2 拳銃の改造を頼んだら
食後、俺は別の事を思い出して、シイファに言った。
「シイファ、頼みたい事があるんだが」
「なに?」
俺は拳銃を取り出した。日本警察が採用する『M360サクラ』だ。銃身の短い太っちょな感じのリボルバーだが、俺は嫌いじゃない。前に貰った火球の指輪と一緒に、机の上に置く。
「この拳銃に、火球の魔晶石を嵌め込めないか? この銃口から魔法が撃ち出せるといいんだが。できれば弾速を速めたい」
「見せて――重た! ん~、職人に頼めばできると思うけど…」
シイファはそう言いながらトリガーを引く。もう弾は入ってないから安心だが、ちょっとギョッとした。カシャン、と音を立ててシリンダーが回る。
「へ~、これ引くと、一個ずつ穴が動くのね。この穴に魔晶石を嵌め込むとして……穴は五つ開いてるよ。他の穴に別の魔法入れる? キィにも勉強が必要だけど」
「勉強が必要なのか……」
気力が使えるだけでなく、魔法も必要に応じて使い分け、その威力も高める方がいいに違いない。
「そうだな。学習もして、魔法の力も高めたいところだ。シイファ、教えてもらえるか?」
俺がそう言うと、シイファはここぞとばかりの得意顔を見せた。
「いいわよ。なにせあたしは王子の教育係なんですから。ちょっと、お高くつきますけどー」
「有料なのかよ」
俺たちのやりとりに、ニャコが傍で爆笑した。
*
三日もヴォルガと格闘戦をやってると、少し判ってきた。
常に満タンに気力を充実させるのではなく、打つ時には打つ拳や蹴り足に気力を込める。打たれる時には、そのタイミングに合わせて気力を充実させる。そうやって必要な時に大きな力を出すことが必要なのだ。

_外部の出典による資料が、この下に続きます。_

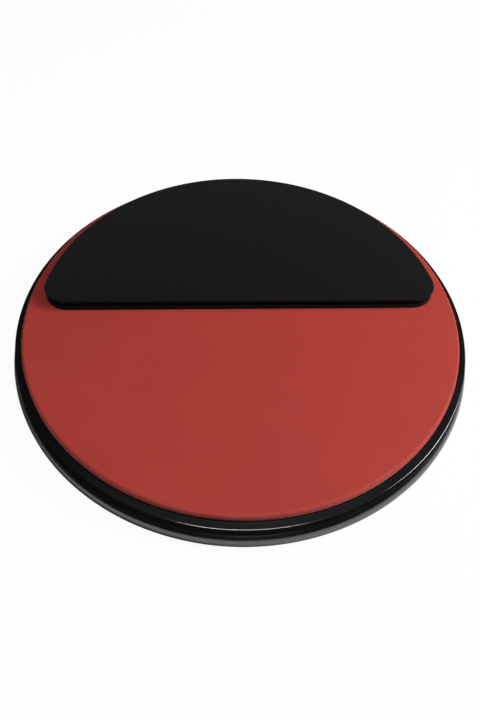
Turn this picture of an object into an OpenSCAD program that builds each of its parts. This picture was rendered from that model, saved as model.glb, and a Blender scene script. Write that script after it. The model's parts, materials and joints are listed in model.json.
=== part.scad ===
// Round drum practice pad: a lacquered board with a moulded edge, a red rubber playing disc
// and a soft half-moon on top, a grip sheet and a threaded stand insert below.
// +Z is up, +Y points away from the player, and the origin is the middle of the underside.

/* [Base board] */
// Overall diameter of the board, across its bead
board_d = 305; // [260:1:360]
// Thickness of the board
board_t = 18; // [16:1:25]
// How far the bead stands out past the top edge
bead_step = 3.8; // [1:0.1:5]
// Radius of the bead along the lower edge
bead_r = 8; // [6:0.2:9]
// Height of the bead's widest line above the board's underside
bead_h = 4.6; // [3:0.1:6]
// Radius of the cove between the wall and the bead
cove_r = 1.2; // [0.6:0.1:3]
// Radius of the board's top edge
top_edge_r = 0.6; // [0.3:0.1:2]
// Radius of the board's bottom edge
foot_edge_r = 0.8; // [0.4:0.1:1.4]

/* [Playing disc] */
// Width of the board that shows round the playing disc
land_w = 5; // [2:0.2:20]
// Thickness of the playing disc
disc_t = 4.8; // [3:0.1:8]
// Radius of the playing disc's top edge
disc_edge_r = 2.2; // [0.5:0.1:2.8]

/* [Half-moon pad] */
// Width of the playing disc that shows round the half-moon's arc
moon_margin = 10.8; // [5:0.1:30]
// Distance of the straight edge beyond the pad's centre
moon_offset = 0; // [0:1:40]
// Radius of the half-moon's two corners
moon_corner_r = 16; // [8:1:30]
// Thickness of the half-moon
moon_t = 8; // [6:0.5:15]

/* [Grip sheet] */
// Width of bare board between the grip sheet and the board's foot
grip_margin = 5; // [2:0.5:20]
// Thickness of the grip sheet
grip_t = 2; // [1:0.5:4]
// Gap between the insert's flange and the grip sheet's hole
grip_hole_gap = 2; // [1:0.5:6]

/* [Adhesive sheets] */
// Thickness of every double-sided adhesive sheet
tape_t = 0.2; // [0.1:0.1:0.5]
// How far each adhesive sheet stays inside the edge of what it holds
tape_margin = 1.5; // [1:0.5:5]

/* [Stand insert] */
// Diameter of the insert's bore, the minor diameter of an M8 thread
insert_bore_d = 6.8; // [5:0.1:8]
// Diameter of the insert over its barbs
insert_d = 12; // [10:0.5:16]
// Length of the insert, its flange included
insert_len = 12; // [8:0.5:13]
// Width of the flange past the barbs
flange_rim = 2.5; // [1.5:0.5:5]
// Thickness of the flange
flange_t = 1.5; // [1:0.25:2.5]
// Depth of one barb
barb_depth = 0.7; // [0.3:0.1:1]
// Distance from one barb to the next
barb_pitch = 2; // [1.5:0.25:3]
// Chamfer at the mouth of the bore
mouth_chamfer = 0.8; // [0.4:0.1:1.2]
// Radial clearance round the insert in the board
insert_clearance = 0.1; // [0.05:0.05:0.3]
// Depth of the hole past the end of the insert
hole_relief = 1; // [0.5:0.5:2]

/* [Hidden] */
$fn = 96;
// Overlap of cutters past the faces that they open
cut = 1;
// Steps in each arc of the board's section
arc_steps = 12;

// Heights of the stack, from the surface that the pad lies on
grip_tape_z = grip_t;
board_z = grip_tape_z + tape_t;
disc_tape_z = board_z + board_t;
disc_z = disc_tape_z + tape_t;
moon_tape_z = disc_z + disc_t;
moon_z = moon_tape_z + tape_t;

// Radii of the stack
board_r = board_d / 2;
top_r = board_r - bead_step;
disc_r = top_r - land_w;
moon_r = disc_r - moon_margin;

// Bead, cove and foot of the board's edge: circles that touch each other
bead_x = board_r - bead_r;
cove_x = top_r + cove_r;
cove_h = bead_h + sqrt(pow(bead_r + cove_r, 2) - pow(cove_x - bead_x, 2));
foot_x = bead_x + sqrt(pow(bead_r - foot_edge_r, 2) - pow(bead_h - foot_edge_r, 2));
grip_r = foot_x - grip_margin;

// Half-moon: centres of its corners, and the direction in which corner and arc meet
corner_y = moon_offset + moon_corner_r;
corner_x = sqrt(pow(moon_r - moon_corner_r, 2) - pow(corner_y, 2));
corner_angle = atan2(corner_y, corner_x);

// Insert, its flange and the holes that take them
insert_r = insert_d / 2;
flange_r = insert_r + flange_rim;
grip_hole_r = flange_r + grip_hole_gap;
barb_count = floor((insert_len - flange_t) / barb_pitch);

// Points along an arc, from its start up to one step short of its end, where the next arc starts.
function arc(centre, r, from, to) =
    [for (i = [0 : arc_steps - 1]) let (a = from + (to - from) * i / arc_steps)
        centre + r * [cos(a), sin(a)]];

// Board edge in section, x outwards from the pad's axis and y up from the board's underside:
// foot, bead, cove and top edge are arcs that run smoothly into each other and into the wall.
module board_section() {
    foot_angle = atan2(foot_edge_r - bead_h, foot_x - bead_x);
    cove_angle = atan2(cove_h - bead_h, cove_x - bead_x);
    polygon(concat(
        [[0, 0]],
        arc([foot_x, foot_edge_r], foot_edge_r, -90, foot_angle),
        arc([bead_x, bead_h], bead_r, foot_angle, cove_angle),
        arc([cove_x, cove_h], cove_r, cove_angle - 180, -180),
        [[top_r, cove_h]],
        arc([top_r - top_edge_r, board_t - top_edge_r], top_edge_r, 0, 90),
        [[top_r - top_edge_r, board_t], [0, board_t]]
    ));
}

// Hole in the board for the insert: counterbore for the flange, blind hole for the barbs.
module insert_hole() {
    hole_r = insert_r + insert_clearance;
    translate([0, 0, -cut]) cylinder(r = hole_r, h = cut + insert_len + hole_relief);
    translate([0, 0, -cut]) cylinder(r = flange_r + insert_clearance, h = cut + flange_t);
}

// Outline of the half-moon, drawn in by inset all round.
module moon_outline(inset) {
    arc_r = moon_r - inset;
    chord_y = moon_offset + inset;
    far = 2 * moon_r;
    intersection() {
        circle(arc_r);
        polygon([
            [0, 0], [far * cos(corner_angle), far * sin(corner_angle)], [far, far],
            [-far, far], [-far * cos(corner_angle), far * sin(corner_angle)],
        ]);
        translate([-far, chord_y]) square([2 * far, far]);
    }
    translate([-corner_x, chord_y]) square([2 * corner_x, corner_y - chord_y]);
    for (side = [-1, 1])
        translate([side * corner_x, corner_y]) circle(moon_corner_r - inset);
}

// Lacquered board with its moulded edge and the blind hole for the stand insert.
module base_board() {
    color([0.08, 0.08, 0.09])
        translate([0, 0, board_z])
            difference() {
                rotate_extrude() board_section();
                insert_hole();
            }
}

// Red rubber disc with a rounded top edge.
module playing_disc() {
    color([0.66, 0.25, 0.24])
        translate([0, 0, disc_z])
            rotate_extrude() {
                square([disc_r, disc_t - disc_edge_r]);
                square([disc_r - disc_edge_r, disc_t]);
                translate([disc_r - disc_edge_r, disc_t - disc_edge_r])
                    intersection() {
                        circle(disc_edge_r);
                        square(disc_edge_r);
                    }
            }
}

// Soft half-moon on the far half of the disc.
module half_moon_pad() {
    color([0.13, 0.13, 0.14])
        translate([0, 0, moon_z]) linear_extrude(moon_t) moon_outline(0);
}

// Adhesive between the board and the playing disc.
module disc_adhesive_sheet() {
    color([0.85, 0.83, 0.76])
        translate([0, 0, disc_tape_z]) cylinder(r = disc_r - tape_margin, h = tape_t);
}

// Adhesive between the playing disc and the half-moon.
module half_moon_adhesive_sheet() {
    color([0.85, 0.83, 0.76])
        translate([0, 0, moon_tape_z]) linear_extrude(tape_t) moon_outline(tape_margin);
}

// Sheet under the board, with a hole in the middle that leaves the insert clear.
module ring_sheet(z, outer_r, inner_r, thickness) {
    translate([0, 0, z])
        difference() {
            cylinder(r = outer_r, h = thickness);
            translate([0, 0, -cut]) cylinder(r = inner_r, h = thickness + 2 * cut);
        }
}

// Non-slip rubber sheet that the pad lies on.
module grip_sheet() {
    color([0.20, 0.20, 0.21]) ring_sheet(0, grip_r, grip_hole_r, grip_t);
}

// Adhesive between the grip sheet and the board.
module grip_adhesive_sheet() {
    color([0.85, 0.83, 0.76])
        ring_sheet(grip_tape_z, grip_r - tape_margin, grip_hole_r + tape_margin, tape_t);
}

// Barbed brass insert, its flange flush with the board's underside.
module stand_insert() {
    color([0.78, 0.62, 0.30])
        translate([0, 0, board_z])
            difference() {
                union() {
                    cylinder(r = flange_r, h = flange_t);
                    cylinder(r = insert_r - barb_depth, h = insert_len);
                    for (i = [0 : barb_count - 1])
                        translate([0, 0, insert_len - (i + 1) * barb_pitch])
                            cylinder(r1 = insert_r, r2 = insert_r - barb_depth, h = barb_pitch);
                }
                translate([0, 0, -cut]) cylinder(d = insert_bore_d, h = insert_len + 2 * cut);
                translate([0, 0, -cut])
                    cylinder(
                        r1 = insert_bore_d / 2 + mouth_chamfer + cut,
                        r2 = insert_bore_d / 2,
                        h = mouth_chamfer + cut
                    );
            }
}

base_board();
playing_disc();
half_moon_pad();
disc_adhesive_sheet();
half_moon_adhesive_sheet();
grip_sheet();
grip_adhesive_sheet();
stand_insert();
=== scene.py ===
"""The looks of a round drum practice pad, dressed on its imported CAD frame.

The pad is a glued stack. A black lacquered board with a moulded edge carries a red rubber playing
disc, and a foam half-moon lies on the far half of the disc. A grip sheet and a threaded stand insert
are below. +Z is up, +Y points away from the player, and lengths are in metres.
"""

import json
import logging
import math
from collections.abc import Iterable, Mapping
from dataclasses import dataclass
from enum import Enum

import bmesh
import bpy
from mathutils import Matrix, Vector, noise
from mathutils.bvhtree import BVHTree
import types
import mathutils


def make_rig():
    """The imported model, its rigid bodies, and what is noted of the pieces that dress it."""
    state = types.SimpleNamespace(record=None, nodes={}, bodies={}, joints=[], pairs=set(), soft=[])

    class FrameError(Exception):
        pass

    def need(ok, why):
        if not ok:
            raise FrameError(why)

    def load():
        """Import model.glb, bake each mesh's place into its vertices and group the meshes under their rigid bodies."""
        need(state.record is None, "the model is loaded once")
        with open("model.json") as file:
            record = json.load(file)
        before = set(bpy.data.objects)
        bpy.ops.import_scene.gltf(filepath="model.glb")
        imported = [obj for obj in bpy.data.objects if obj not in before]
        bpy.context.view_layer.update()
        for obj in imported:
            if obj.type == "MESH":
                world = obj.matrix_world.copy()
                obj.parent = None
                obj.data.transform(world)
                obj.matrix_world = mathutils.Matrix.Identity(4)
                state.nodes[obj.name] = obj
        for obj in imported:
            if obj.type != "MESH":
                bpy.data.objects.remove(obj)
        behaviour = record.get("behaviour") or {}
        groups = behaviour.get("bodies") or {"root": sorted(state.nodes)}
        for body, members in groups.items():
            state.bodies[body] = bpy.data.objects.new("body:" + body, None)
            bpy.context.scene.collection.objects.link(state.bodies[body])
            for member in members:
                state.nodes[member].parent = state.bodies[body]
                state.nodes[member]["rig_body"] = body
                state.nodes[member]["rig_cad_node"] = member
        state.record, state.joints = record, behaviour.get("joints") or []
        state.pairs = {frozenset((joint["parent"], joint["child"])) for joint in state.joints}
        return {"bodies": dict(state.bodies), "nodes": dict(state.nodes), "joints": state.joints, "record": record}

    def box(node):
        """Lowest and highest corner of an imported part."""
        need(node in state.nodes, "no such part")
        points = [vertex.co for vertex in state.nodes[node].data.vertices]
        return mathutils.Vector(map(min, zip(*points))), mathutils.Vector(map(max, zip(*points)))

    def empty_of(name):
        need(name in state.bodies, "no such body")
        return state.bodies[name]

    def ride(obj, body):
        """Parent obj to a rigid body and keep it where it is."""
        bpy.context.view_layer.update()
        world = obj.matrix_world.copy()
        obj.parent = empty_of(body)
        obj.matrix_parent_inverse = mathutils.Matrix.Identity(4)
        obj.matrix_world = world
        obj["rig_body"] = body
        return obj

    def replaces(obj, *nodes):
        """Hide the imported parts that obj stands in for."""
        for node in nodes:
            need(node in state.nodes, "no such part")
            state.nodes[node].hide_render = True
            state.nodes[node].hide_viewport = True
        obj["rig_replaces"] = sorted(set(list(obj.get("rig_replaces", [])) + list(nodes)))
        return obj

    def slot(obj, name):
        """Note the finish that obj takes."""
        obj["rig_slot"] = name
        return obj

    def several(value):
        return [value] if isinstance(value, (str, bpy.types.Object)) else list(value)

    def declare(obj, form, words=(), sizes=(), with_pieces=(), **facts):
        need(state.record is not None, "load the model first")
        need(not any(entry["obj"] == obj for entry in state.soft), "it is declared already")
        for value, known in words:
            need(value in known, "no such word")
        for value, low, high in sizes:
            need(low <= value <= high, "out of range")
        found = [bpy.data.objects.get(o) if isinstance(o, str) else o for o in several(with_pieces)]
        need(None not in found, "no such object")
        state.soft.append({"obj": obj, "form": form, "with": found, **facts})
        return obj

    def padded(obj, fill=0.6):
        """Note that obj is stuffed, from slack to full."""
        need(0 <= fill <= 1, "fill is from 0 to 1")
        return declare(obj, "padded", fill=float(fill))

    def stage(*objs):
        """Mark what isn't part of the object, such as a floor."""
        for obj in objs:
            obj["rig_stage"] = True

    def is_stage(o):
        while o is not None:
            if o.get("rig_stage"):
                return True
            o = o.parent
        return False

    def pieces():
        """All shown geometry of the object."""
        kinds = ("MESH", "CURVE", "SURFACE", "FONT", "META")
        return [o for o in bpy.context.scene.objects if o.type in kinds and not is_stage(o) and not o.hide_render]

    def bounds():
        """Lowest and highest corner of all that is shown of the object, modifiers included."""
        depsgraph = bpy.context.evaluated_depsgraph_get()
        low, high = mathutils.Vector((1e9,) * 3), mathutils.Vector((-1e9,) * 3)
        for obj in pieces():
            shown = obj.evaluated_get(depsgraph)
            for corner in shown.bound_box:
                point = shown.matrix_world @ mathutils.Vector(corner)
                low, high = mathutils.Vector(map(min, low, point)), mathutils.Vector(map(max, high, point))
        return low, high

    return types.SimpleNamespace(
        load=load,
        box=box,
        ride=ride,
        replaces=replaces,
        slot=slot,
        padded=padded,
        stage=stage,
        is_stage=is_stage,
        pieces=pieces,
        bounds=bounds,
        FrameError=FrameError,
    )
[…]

――とはいえ、まだ負傷率は俺の方が俄然高い。ヴォルガの蹴りで肋骨を折られた俺は、レスターに治療を受けていた。その治療をしながら、レスターが不意に口を開く。
「……時に、訊きたいのですが」
なんだ? レスターは眼鏡の真ん中を中指で上げると、顔を赤らめながら言葉を続けた。
「スターチ家のご令嬢と、一緒に暮らしているというのは――本当ですか?」
スターチ家のご令嬢?
「ああ……シイファのことか。そうだ。ニャコも含めた三人暮らしだがな」
「ど、どのようなご関係で?」
……これは本当の事は言えないやつだ。
「シイファとニャコは親友で、俺はただの居候だ」
「そ、そうですか」
明らかにホッとしたような顔で息をついている。
「シイファは、そんなに有名なのか?」
「当然です! スターチ家といえば『建国の九賢候』の一つ『青の智賢』の家ですから。そのご令嬢シイファ様は、17歳にして上級魔導士になる天才魔導士にして、第三王子レムルス様の教育係。魔導士でシイファ様の事を知らぬ者はおりません!」
「……お前って、魔導士だったのか? 気力使ってるじゃないか」
俺は全然、別の事が気になって、レスターにそう言った。
「自分は魔導体術士です。武器も使わないでもないですが、気力も魔力も使うのが自分の戦い方です」
「じゃあ、お前と格闘戦でもよかったんじゃ?」
俺がそう言うと、レスターはフフンと笑った。
「自分は、殴る蹴るというやり方ではありませんからね――」
レスターがその話の続きをしようとした時、不意に駆け込んできた影がある。シイファだった。
「――し、シイファ様?」
驚くレスターを無視して、シイファは俺の手をとった。
「キィ、一緒に来て! 早く!」
「お、おう」
ぎりぎり肋骨が治ったところで、俺は手を引かれるままシイファの後に従った。
*
俺の手を握ったまま走るシイファに、俺は声をかけた。
「おい、もう手はいんじゃないか? かえって走りづらい」
「あ――」
ようやく気付いたシイファが、顔を赤らめて手を離す。すぐにシイファが止めてある馬車にたどり着いた。
「出して」
乗り込んだシイファが御者に声をかけると、馬車が動き出す。俺は向かい席に座るシイファに、改めて訊いた。